Chipmunks have cat-napped much of the winter and now have what could almost be called a “sleepy look” when they survey their early spring world from a trailside stump. But get too close and they are gone in flash back under a log or inside the hollow of tree. As soon as you wander on, they resume scurrying about the forest floor in true hyper speed chipmunk fashion.
Wild Turkeys are up and about at sunrise. Walk almost any large woodland, parkland or State Recreation Area in our county and it’s hard to miss hearing the gobbling calls of the Toms (males) as they try to lure females their way.
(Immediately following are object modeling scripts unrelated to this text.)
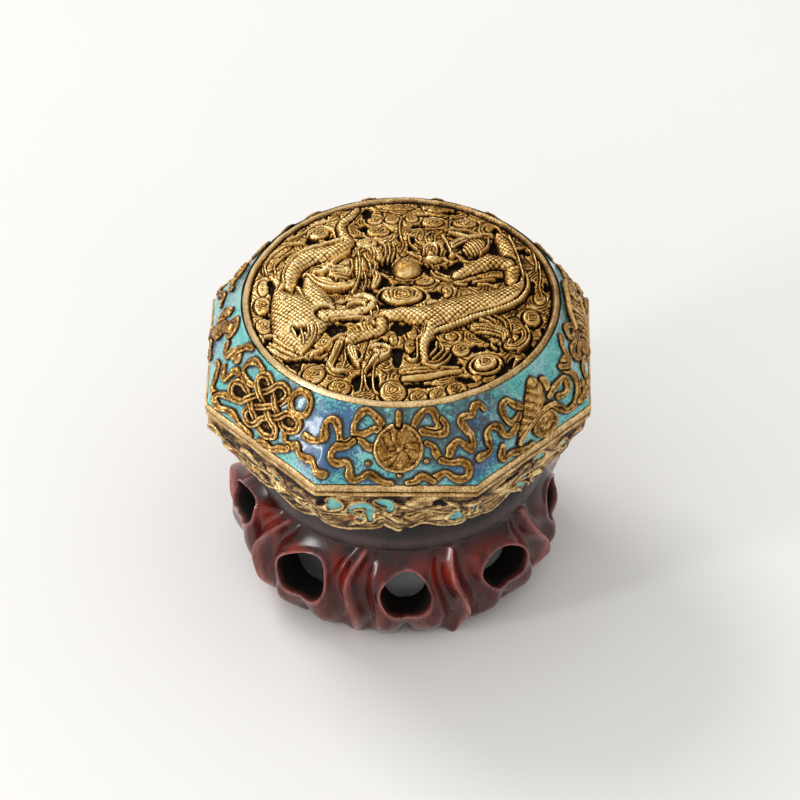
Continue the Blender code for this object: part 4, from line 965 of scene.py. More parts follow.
def make_lid_core(gilt):
    def slope(share):
        def radius(azimuth):
            foot = octagon(azimuth, PANEL_APOTHEM)
            shift = RING_SHIFT * share * np.sin(azimuth)
            return foot + (RING_RADIUS - foot) * share + shift - 0.35
        return radius, RIM_TOP - 0.1 + SLOPE_HEIGHT * share, 0.2

    def ring_loop(step, height, level):
        def radius(azimuth):
            return RING_RADIUS + step + RING_SHIFT * np.sin(azimuth)

        # Painted light: brighter on the ring's lit left side, darker on the far side
        def gilt_and_painted_light(azimuth):
            return level * (0.78 + 0.22 * np.cos(azimuth - RING_PAINTED_LIGHT_AZIMUTH))
        return radius, waver(height, 0.04), gilt_and_painted_light

    loops = [
        (INNERMOST, LID_CEILING, 0.3), (26.3, LID_CEILING, 0.3), (26.8, LID_CEILING - 0.25, 0.3),
        eight_sided(LID_INNER_APOTHEM, 47.35, 0.3),
        eight_sided(LID_INNER_APOTHEM, LID_BOTTOM + 0.1, 0.4),
        eight_sided(LID_INNER_APOTHEM + 0.15, LID_BOTTOM, 0.4),
        eight_sided(RIM_APOTHEM - 0.3, LID_BOTTOM, 0.4),
        eight_sided(RIM_APOTHEM - 0.08, LID_BOTTOM + 0.12, 0.55, 0.02),
        eight_sided(RIM_APOTHEM, LID_BOTTOM + 0.4, 0.75, 0.02),
        eight_sided(RIM_APOTHEM, RIM_TOP - 0.45, 0.8, 0.02),
        eight_sided(RIM_APOTHEM - 0.12, waver(RIM_TOP - 0.12), 0.9, 0.03),
        eight_sided(RIM_APOTHEM - 0.35, waver(RIM_TOP), 0.7, 0.03),
        eight_sided(PANEL_APOTHEM + 0.05, RIM_TOP + 0.02, 0.25),
        *[slope(share) for share in (0.02, 0.3, 0.6, 0.9)], *[ring_loop(*step) for step in RING_STEPS],
        (20, 58.3, 0.0),
    ]
    add_turned("lid_core", loops, gilt, "lid")


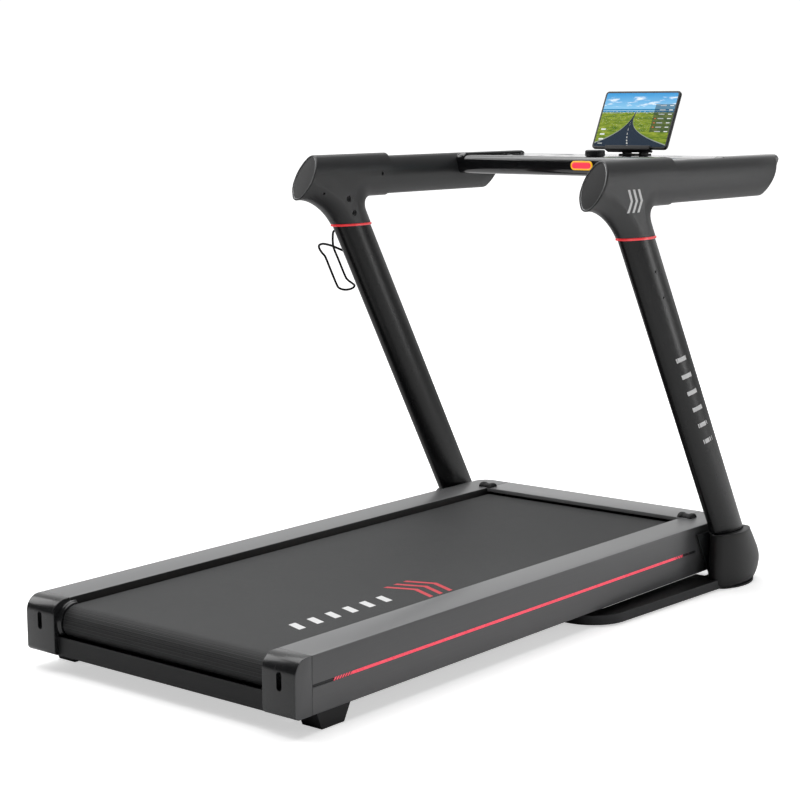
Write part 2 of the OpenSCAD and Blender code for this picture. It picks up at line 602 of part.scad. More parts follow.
module drive_belt() placed() color("#1a1b1c") ext_y(-268.8, -263.3) difference() {
  hull() { translate([front_roller_x, roller_z]) circle(28.4); translate([motor_x, motor_z]) circle(12.4); }
  hull() { translate([front_roller_x, roller_z]) circle(26.05); translate([motor_x, motor_z]) circle(10.05); }
}
module motor_controller() placed() color("#6d7277") union() {
  box(1378, 1430, -80, 80, rail_bot + 9, 62);
  for (y = [-74 : 12 : 74]) box(1382, 1426, y - 1.2, y + 1.2, 61, 84);
}
module power_inlet() placed() color("#151618") difference() {
  union() {
    box(deck_len, deck_len + 1.8, 142, 218, 57, 93);
    box(1408, deck_len, 145, 215, 60, 90);
  }
  // socket well with three blades left standing, and the switch well
  difference() {
    box(1420, deck_len + 5, 152, 178, 66, 84);
    for (p = [[165, 80], [158.5, 72], [171.5, 72]]) box(1418, deck_len - 4, p[0] - 1, p[0] + 1, p[1] - 2.2, p[1] + 2.2);
  }
  box(1422, deck_len + 5, 186, 210, 64, 86);
}
module power_rocker() placed() color("#b3202c") difference() {
  union() {
    rod_y(1432, 75, 186.3, 209.7, 4.5);
    ext_y(187.5, 208.5) polygon([[1432, 71], [1437, 66.3], [1440.2, 66.2], [1439, 75], [1437.4, 83.2], [1434, 83.2], [1432, 79]]);
  }
  rod_y(1432, 75, 180, 215, 1.5);
}

base_frame();
floor_pads();
boot_left();
boot_right();
upright_left();
upright_right();
ring_left();
ring_right();
bracket_left();
bracket_right();
bracket_cap_left();
bracket_cap_right();
handrail_left();
handrail_right();
handrail_plugs();
bracket_screws();
console_tray();
console_glass();
console_board();
tablet_stand();
bottle_cage();
cage_screws();
fold_pins();
wheel_axles();
wheel_left();
wheel_right();
rail_left();
rail_right();
stripe_left();
stripe_right();
rear_cap_left();
rear_cap_right();
front_cover();
front_tray();
cross_tubes();
running_board();
deck_cushions();
running_belt();
rear_panel();
rear_feet();
fold_bumpers();
drive_motor();
motor_rotor();
drive_belt();
motor_controller();
power_inlet();
power_rocker();
front_roller();
front_axle();
rear_roller();
rear_axle();
tension_bolts();
tablet();
tablet_cradle();
dial();
safety_key();
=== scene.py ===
import bpy, bmesh, math
import numpy as np
from mathutils import Vector, Matrix
from mathutils.bvhtree import BVHTree


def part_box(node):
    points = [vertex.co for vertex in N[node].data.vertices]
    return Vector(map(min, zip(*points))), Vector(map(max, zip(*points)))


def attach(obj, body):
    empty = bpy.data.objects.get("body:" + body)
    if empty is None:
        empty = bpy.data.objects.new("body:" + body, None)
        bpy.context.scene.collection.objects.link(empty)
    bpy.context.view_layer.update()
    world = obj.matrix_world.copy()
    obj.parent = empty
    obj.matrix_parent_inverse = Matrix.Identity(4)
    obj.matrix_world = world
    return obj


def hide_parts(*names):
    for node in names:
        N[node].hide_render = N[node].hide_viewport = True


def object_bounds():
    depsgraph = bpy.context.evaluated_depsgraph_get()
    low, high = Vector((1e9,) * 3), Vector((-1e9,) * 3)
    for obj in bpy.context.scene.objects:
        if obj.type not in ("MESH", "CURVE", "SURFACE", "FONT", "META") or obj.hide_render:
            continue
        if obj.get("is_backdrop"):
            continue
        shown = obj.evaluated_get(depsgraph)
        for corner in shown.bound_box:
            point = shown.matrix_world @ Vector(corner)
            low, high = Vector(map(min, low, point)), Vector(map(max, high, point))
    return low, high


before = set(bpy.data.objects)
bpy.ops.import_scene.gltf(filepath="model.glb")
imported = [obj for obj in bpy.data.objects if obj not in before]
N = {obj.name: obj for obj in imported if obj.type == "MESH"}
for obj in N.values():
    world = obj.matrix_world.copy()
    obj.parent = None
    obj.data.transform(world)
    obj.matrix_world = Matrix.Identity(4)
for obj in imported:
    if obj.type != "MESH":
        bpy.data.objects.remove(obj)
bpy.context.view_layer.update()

SC = bpy.context.scene
X0 = 900.0                       # shapes below are in mm from the rails' rear ends; the frame's origin is 900 mm ahead of them


def W(v):
    v = np.array(v, float)
    v[..., 0] -= X0
    return v / 1000.0


def bx(node):
    lo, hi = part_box(node)
    a, b = np.array(lo) * 1000, np.array(hi) * 1000
    a[0] += X0
    b[0] += X0
    return a, b


rad = math.radians
TAN, COS, SIN = math.tan(rad(30)), math.cos(rad(30)), math.sin(rad(30))
_u = bx("upright_left")
FOOT_X = 1442.4


def ux(z):
    return FOOT_X - z * TAN


# ------------------------------------------------------------------ materials
def node(nt, kind, **kw):
    n = nt.nodes.new(kind)
    for k, v in kw.items():
        if k.startswith("i_"):
            key = k[2:]
            n.inputs[int(key) if key.isdigit() else key.replace("_", " ")].default_value = v
        else:
            setattr(n, k, v)
    return n


def mth(nt, op, a, b=None, c=None, clamp=False):
    n = nt.nodes.new("ShaderNodeMath")
    n.operation = op
    n.use_clamp = clamp
    for i, x in enumerate((a, b, c)):
        if x is None:
            continue
        if isinstance(x, (int, float)):
            n.inputs[i].default_value = x
        else:
            nt.links.new(x, n.inputs[i])
    return n.outputs[0]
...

When it’s time for courtship they raise and spread their tail feathers, droop their wings, swell up their colorful face wattles and then strut about in a posture that clearly says, “Hey, look at me!”
Vernal Ponds in our woodland ponds are almost free of ice and soon salamanders will emerge from under nearby logs and head down to the pond for their mating rituals, which to some observers appears to be a frenzy. Wait a week or two and the duck-like quacking sound of wood frogs will resonate from these critical woodland breeding ponds.
Red-Winged Blackbirds enliven the marshes of our county with their repetitive “conk-la-ree” song. The males are impossible to miss when they flash their red shoulder patches edged with yellow and do everything they can to state loudly and clearly, “This is MY territory!” As some joggers and runners discover, they may swoop at any passing intruder to protect their nesting site as this one did alongside a trail at Indian Springs Metropark.
Muskrats have emerged from their winter darkened world within their lodges of cattails. They seem to revel in the warmth of sunlight and position themselves to soak up the sun’s warmth and perhaps dream of fresh green emergent vegetation.
American Woodcocks, often colloquially referred to as timberdoodles or bogsuckers, have returned to secluded meadows and open areas in Oakland County for their amazing courtship sky dancing ritual, a wonder of nature to behold. They are a bird that’s next to impossible to photograph, although I will try again next week at the Highland State Recreation Area. My birder/naturalist friend Jeff Nedwick managed to capture the image below of a pair of woodcocks last week, shortly before sky dances began, an event best and beautifully described by Aldo Leopold in his 1949 collection of essays and recollections, A Sand County Almanac:
“He flies in low from some neighboring thicket, alights on the bare moss, and at once begins the overture: a series of queer throaty peents spaced about two seconds apart, and sounding much like the summer call of the nighthawk. Suddenly the peenting ceases and the bird flutters skyward in a series of wide spirals, emitting a musical twitter. Up and up he goes, the spirals steeper and smaller, the twittering louder and louder, until the performer is only a speck in the sky. Then, without warning, he tumbles like a crippled plane, giving voice in a soft liquid warble that a March bluebird might envy. At a few feet from the ground he levels off and returns to his peenting ground, usually to the exact spot where the performance began, and there resumes his peenting.”
Celebrate spring – for the season is rich with the wonders of nature. You won’t experience wonders staying indoors, so perhaps make this spring your spring to embrace the ways of nature on the trails of Oakland County.
Jonathan Schechter is the Nature Education Writer for Oakland County Government and blogs weekly about nature’s way, trails, and wildlife on the Wilder Side of Oakland County.